The idea behind distributed antenna systems (DAS), such as that of LGC Wireless, is to bring high-quality cell signals to every nook and cranny of large structures. For Hartsfield, that means covering nearly 6 million square feet. Today, Cingular, MetroPCS, T-Mobile and Verizon offer voice and data service over this DAS infrastructure. Some have begun to deploy advanced 3G services over the system.
The carriers installed their base stations at an airport site dubbed the telcom hotel. There, the radios are plugged into LCG's Main Hub, which converts the radio energy into an optical signal. That signal runs through a fiber web to remote hubs, which convert the signal back into radio frequency energy. Shielded coaxial cable carries the signal from a hub to several remote access units, which are like access points for cellular, mounted in the ceiling to cover a specific area.

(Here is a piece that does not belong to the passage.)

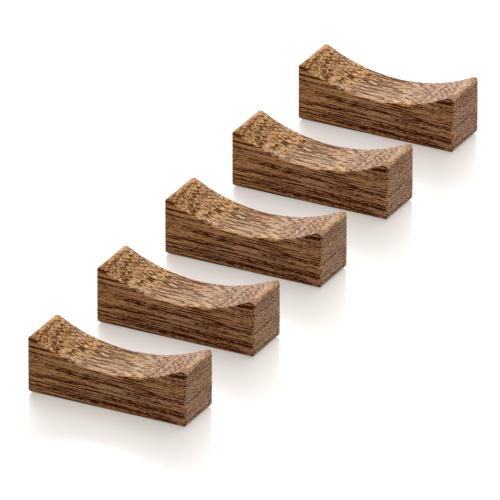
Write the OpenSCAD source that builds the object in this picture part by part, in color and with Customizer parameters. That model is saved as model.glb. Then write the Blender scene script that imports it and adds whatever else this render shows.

The deployment was straightforward and smooth, says Daver Malik, wireless voice engineer for the airport's IT group. Technically, the main challenge was making sure the cell signals, covering different parts of the spectrum, didn't interfere with each other, Malik says. LGC's architecture minimizes the impact if any DAS component fails, and the blades in the Main Hub can be quickly replaced if necessary, Malik says.
The DAS infrastructure also will be used by city, state and federal public safety staff and emergency responders. The 851-869MHz band is reserved for this use, so emergency crews can sidestep the public cellular bands.
The WLAN also was straightforward, though it entailed laying a lot of new Ethernet cable. The cabling connects 151 Cisco 1230 802.11b/g access points to Cisco 2000 and 3000 switches, says Dennis Rose, the airport's technical services manager.
Following Cisco's acquisition last year of Airespace, which helped pioneer the use of WLAN switches or controllers, the airport IT staff launched a redesign of the WLAN. A controller-based architecture creates a central point for securing and managing large WLANs.